What this task involves:
Reproduce all of the data word for word.

↓

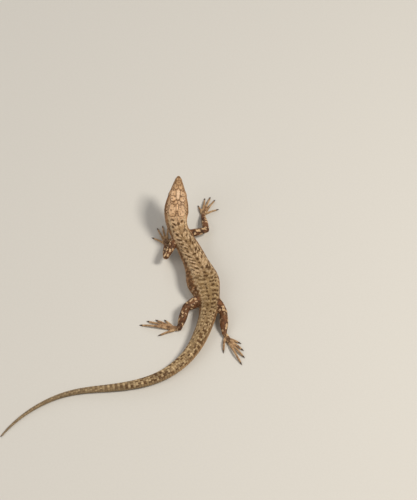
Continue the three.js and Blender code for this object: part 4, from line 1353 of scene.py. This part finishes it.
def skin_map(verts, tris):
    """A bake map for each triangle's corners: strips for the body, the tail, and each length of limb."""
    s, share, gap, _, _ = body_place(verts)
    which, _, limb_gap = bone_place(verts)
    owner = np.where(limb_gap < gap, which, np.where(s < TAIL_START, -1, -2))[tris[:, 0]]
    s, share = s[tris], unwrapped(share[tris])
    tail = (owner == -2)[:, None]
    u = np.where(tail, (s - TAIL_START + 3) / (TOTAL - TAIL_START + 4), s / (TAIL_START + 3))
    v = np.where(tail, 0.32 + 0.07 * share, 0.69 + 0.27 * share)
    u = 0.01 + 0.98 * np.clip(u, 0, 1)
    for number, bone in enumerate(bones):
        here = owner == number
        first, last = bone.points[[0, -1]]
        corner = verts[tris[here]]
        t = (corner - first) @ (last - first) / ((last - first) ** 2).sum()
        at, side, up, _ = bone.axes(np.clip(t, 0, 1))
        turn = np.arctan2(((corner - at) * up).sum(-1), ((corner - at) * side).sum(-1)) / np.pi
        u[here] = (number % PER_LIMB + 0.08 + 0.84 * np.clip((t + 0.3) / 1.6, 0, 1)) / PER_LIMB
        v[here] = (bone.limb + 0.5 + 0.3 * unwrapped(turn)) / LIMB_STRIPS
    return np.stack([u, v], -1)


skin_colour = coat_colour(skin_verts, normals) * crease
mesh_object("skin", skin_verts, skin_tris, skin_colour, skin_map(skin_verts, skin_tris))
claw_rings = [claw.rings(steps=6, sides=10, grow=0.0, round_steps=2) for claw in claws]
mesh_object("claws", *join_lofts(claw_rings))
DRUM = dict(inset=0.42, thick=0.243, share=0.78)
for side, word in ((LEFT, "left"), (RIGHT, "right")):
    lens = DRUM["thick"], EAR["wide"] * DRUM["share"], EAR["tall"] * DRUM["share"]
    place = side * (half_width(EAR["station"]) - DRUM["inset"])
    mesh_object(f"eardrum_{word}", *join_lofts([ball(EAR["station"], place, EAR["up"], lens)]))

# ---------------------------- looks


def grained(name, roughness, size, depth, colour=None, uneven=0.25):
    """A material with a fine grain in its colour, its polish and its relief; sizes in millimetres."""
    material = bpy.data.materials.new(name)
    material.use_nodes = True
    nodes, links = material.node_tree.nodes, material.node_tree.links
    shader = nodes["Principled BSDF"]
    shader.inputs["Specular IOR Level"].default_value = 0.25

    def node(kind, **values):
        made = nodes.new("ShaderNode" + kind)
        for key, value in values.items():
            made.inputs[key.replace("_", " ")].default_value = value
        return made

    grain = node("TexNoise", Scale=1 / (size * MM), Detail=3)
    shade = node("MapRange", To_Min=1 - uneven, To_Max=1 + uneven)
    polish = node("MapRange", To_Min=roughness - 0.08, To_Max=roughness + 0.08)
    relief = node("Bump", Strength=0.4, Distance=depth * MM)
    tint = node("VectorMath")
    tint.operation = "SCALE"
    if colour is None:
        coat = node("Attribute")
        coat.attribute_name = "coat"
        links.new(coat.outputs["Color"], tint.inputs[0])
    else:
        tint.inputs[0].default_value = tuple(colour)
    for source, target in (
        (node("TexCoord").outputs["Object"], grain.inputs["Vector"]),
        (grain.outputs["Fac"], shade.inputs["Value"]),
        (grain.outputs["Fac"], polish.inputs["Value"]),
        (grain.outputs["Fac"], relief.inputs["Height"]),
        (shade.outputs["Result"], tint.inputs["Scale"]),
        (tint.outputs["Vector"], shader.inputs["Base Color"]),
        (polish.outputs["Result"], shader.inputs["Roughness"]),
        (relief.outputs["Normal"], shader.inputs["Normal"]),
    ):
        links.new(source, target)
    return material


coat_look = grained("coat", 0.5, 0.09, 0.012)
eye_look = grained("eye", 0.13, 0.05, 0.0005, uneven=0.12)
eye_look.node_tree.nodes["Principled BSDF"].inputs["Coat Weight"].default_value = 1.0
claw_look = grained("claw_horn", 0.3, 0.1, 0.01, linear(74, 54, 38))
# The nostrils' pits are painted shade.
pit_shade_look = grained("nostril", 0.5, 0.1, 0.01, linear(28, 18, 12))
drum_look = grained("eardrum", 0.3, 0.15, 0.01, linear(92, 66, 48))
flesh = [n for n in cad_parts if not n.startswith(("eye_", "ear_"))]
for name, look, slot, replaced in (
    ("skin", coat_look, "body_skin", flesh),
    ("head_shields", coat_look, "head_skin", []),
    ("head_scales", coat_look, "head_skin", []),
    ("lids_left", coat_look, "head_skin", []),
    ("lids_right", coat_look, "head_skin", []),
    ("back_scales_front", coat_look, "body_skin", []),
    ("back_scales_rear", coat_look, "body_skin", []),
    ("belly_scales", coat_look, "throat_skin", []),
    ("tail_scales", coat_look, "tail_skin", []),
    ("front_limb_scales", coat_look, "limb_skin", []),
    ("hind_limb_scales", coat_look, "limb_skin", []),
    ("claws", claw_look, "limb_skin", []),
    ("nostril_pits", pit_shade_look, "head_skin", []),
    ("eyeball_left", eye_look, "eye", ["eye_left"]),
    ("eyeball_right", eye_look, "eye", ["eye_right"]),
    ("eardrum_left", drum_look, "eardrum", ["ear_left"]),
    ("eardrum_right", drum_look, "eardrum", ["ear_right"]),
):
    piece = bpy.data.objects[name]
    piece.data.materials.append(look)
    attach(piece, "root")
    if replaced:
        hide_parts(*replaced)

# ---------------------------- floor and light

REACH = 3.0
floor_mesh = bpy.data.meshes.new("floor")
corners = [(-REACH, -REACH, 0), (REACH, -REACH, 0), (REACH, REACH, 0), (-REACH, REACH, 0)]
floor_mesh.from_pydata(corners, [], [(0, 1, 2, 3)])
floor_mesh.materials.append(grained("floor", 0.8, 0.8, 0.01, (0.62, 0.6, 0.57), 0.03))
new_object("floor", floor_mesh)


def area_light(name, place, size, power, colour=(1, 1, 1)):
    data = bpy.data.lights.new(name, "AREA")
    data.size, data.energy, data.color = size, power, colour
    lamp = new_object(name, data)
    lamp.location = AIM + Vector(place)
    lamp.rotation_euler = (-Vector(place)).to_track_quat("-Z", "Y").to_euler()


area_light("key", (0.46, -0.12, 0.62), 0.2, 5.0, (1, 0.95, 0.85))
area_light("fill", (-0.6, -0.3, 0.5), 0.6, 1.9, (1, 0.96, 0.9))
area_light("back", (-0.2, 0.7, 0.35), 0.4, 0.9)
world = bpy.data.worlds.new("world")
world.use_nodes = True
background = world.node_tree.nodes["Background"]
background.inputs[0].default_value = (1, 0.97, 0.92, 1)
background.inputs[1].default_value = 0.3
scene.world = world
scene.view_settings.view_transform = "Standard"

↑

Response for this exercise:
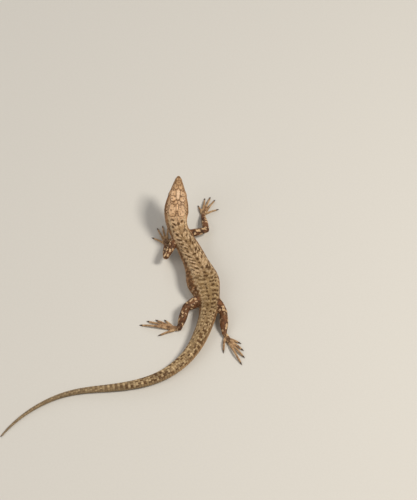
Continue the three.js and Blender code for this object: part 4, from line 1353 of scene.py. This part finishes it.
def skin_map(verts, tris):
    """A bake map for each triangle's corners: strips for the body, the tail, and each length of limb."""
    s, share, gap, _, _ = body_place(verts)
    which, _, limb_gap = bone_place(verts)
    owner = np.where(limb_gap < gap, which, np.where(s < TAIL_START, -1, -2))[tris[:, 0]]
    s, share = s[tris], unwrapped(share[tris])
    tail = (owner == -2)[:, None]
    u = np.where(tail, (s - TAIL_START + 3) / (TOTAL - TAIL_START + 4), s / (TAIL_START + 3))
    v = np.where(tail, 0.32 + 0.07 * share, 0.69 + 0.27 * share)
    u = 0.01 + 0.98 * np.clip(u, 0, 1)
    for number, bone in enumerate(bones):
        here = owner == number
        first, last = bone.points[[0, -1]]
        corner = verts[tris[here]]
        t = (corner - first) @ (last - first) / ((last - first) ** 2).sum()
        at, side, up, _ = bone.axes(np.clip(t, 0, 1))
        turn = np.arctan2(((corner - at) * up).sum(-1), ((corner - at) * side).sum(-1)) / np.pi
        u[here] = (number % PER_LIMB + 0.08 + 0.84 * np.clip((t + 0.3) / 1.6, 0, 1)) / PER_LIMB
        v[here] = (bone.limb + 0.5 + 0.3 * unwrapped(turn)) / LIMB_STRIPS
    return np.stack([u, v], -1)


skin_colour = coat_colour(skin_verts, normals) * crease
mesh_object("skin", skin_verts, skin_tris, skin_colour, skin_map(skin_verts, skin_tris))
claw_rings = [claw.rings(steps=6, sides=10, grow=0.0, round_steps=2) for claw in claws]
mesh_object("claws", *join_lofts(claw_rings))
DRUM = dict(inset=0.42, thick=0.243, share=0.78)
for side, word in ((LEFT, "left"), (RIGHT, "right")):
    lens = DRUM["thick"], EAR["wide"] * DRUM["share"], EAR["tall"] * DRUM["share"]
    place = side * (half_width(EAR["station"]) - DRUM["inset"])
    mesh_object(f"eardrum_{word}", *join_lofts([ball(EAR["station"], place, EAR["up"], lens)]))

# ---------------------------- looks


def grained(name, roughness, size, depth, colour=None, uneven=0.25):
    """A material with a fine grain in its colour, its polish and its relief; sizes in millimetres."""
    material = bpy.data.materials.new(name)
    material.use_nodes = True
    nodes, links = material.node_tree.nodes, material.node_tree.links
    shader = nodes["Principled BSDF"]
    shader.inputs["Specular IOR Level"].default_value = 0.25

    def node(kind, **values):
        made = nodes.new("ShaderNode" + kind)
        for key, value in values.items():
            made.inputs[key.replace("_", " ")].default_value = value
        return made

    grain = node("TexNoise", Scale=1 / (size * MM), Detail=3)
    shade = node("MapRange", To_Min=1 - uneven, To_Max=1 + uneven)
    polish = node("MapRange", To_Min=roughness - 0.08, To_Max=roughness + 0.08)
    relief = node("Bump", Strength=0.4, Distance=depth * MM)
    tint = node("VectorMath")
    tint.operation = "SCALE"
    if colour is None:
        coat = node("Attribute")
        coat.attribute_name = "coat"
        links.new(coat.outputs["Color"], tint.inputs[0])
    else:
        tint.inputs[0].default_value = tuple(colour)
    for source, target in (
        (node("TexCoord").outputs["Object"], grain.inputs["Vector"]),
        (grain.outputs["Fac"], shade.inputs["Value"]),
        (grain.outputs["Fac"], polish.inputs["Value"]),
        (grain.outputs["Fac"], relief.inputs["Height"]),
        (shade.outputs["Result"], tint.inputs["Scale"]),
        (tint.outputs["Vector"], shader.inputs["Base Color"]),
        (polish.outputs["Result"], shader.inputs["Roughness"]),
        (relief.outputs["Normal"], shader.inputs["Normal"]),
    ):
        links.new(source, target)
    return material


coat_look = grained("coat", 0.5, 0.09, 0.012)
eye_look = grained("eye", 0.13, 0.05, 0.0005, uneven=0.12)
eye_look.node_tree.nodes["Principled BSDF"].inputs["Coat Weight"].default_value = 1.0
claw_look = grained("claw_horn", 0.3, 0.1, 0.01, linear(74, 54, 38))
# The nostrils' pits are painted shade.
pit_shade_look = grained("nostril", 0.5, 0.1, 0.01, linear(28, 18, 12))
drum_look = grained("eardrum", 0.3, 0.15, 0.01, linear(92, 66, 48))
flesh = [n for n in cad_parts if not n.startswith(("eye_", "ear_"))]
for name, look, slot, replaced in (
    ("skin", coat_look, "body_skin", flesh),
    ("head_shields", coat_look, "head_skin", []),
    ("head_scales", coat_look, "head_skin", []),
    ("lids_left", coat_look, "head_skin", []),
    ("lids_right", coat_look, "head_skin", []),
    ("back_scales_front", coat_look, "body_skin", []),
    ("back_scales_rear", coat_look, "body_skin", []),
    ("belly_scales", coat_look, "throat_skin", []),
    ("tail_scales", coat_look, "tail_skin", []),
    ("front_limb_scales", coat_look, "limb_skin", []),
    ("hind_limb_scales", coat_look, "limb_skin", []),
    ("claws", claw_look, "limb_skin", []),
    ("nostril_pits", pit_shade_look, "head_skin", []),
    ("eyeball_left", eye_look, "eye", ["eye_left"]),
    ("eyeball_right", eye_look, "eye", ["eye_right"]),
    ("eardrum_left", drum_look, "eardrum", ["ear_left"]),
    ("eardrum_right", drum_look, "eardrum", ["ear_right"]),
):
    piece = bpy.data.objects[name]
    piece.data.materials.append(look)
    attach(piece, "root")
    if replaced:
        hide_parts(*replaced)

# ---------------------------- floor and light

REACH = 3.0
floor_mesh = bpy.data.meshes.new("floor")
corners = [(-REACH, -REACH, 0), (REACH, -REACH, 0), (REACH, REACH, 0), (-REACH, REACH, 0)]
floor_mesh.from_pydata(corners, [], [(0, 1, 2, 3)])
floor_mesh.materials.append(grained("floor", 0.8, 0.8, 0.01, (0.62, 0.6, 0.57), 0.03))
new_object("floor", floor_mesh)


def area_light(name, place, size, power, colour=(1, 1, 1)):
    data = bpy.data.lights.new(name, "AREA")
    data.size, data.energy, data.color = size, power, colour
    lamp = new_object(name, data)
    lamp.location = AIM + Vector(place)
    lamp.rotation_euler = (-Vector(place)).to_track_quat("-Z", "Y").to_euler()


area_light("key", (0.46, -0.12, 0.62), 0.2, 5.0, (1, 0.95, 0.85))
area_light("fill", (-0.6, -0.3, 0.5), 0.6, 1.9, (1, 0.96, 0.9))
area_light("back", (-0.2, 0.7, 0.35), 0.4, 0.9)
world = bpy.data.worlds.new("world")
world.use_nodes = True
background = world.node_tree.nodes["Background"]
background.inputs[0].default_value = (1, 0.97, 0.92, 1)
background.inputs[1].default_value = 0.3
scene.world = world
scene.view_settings.view_transform = "Standard"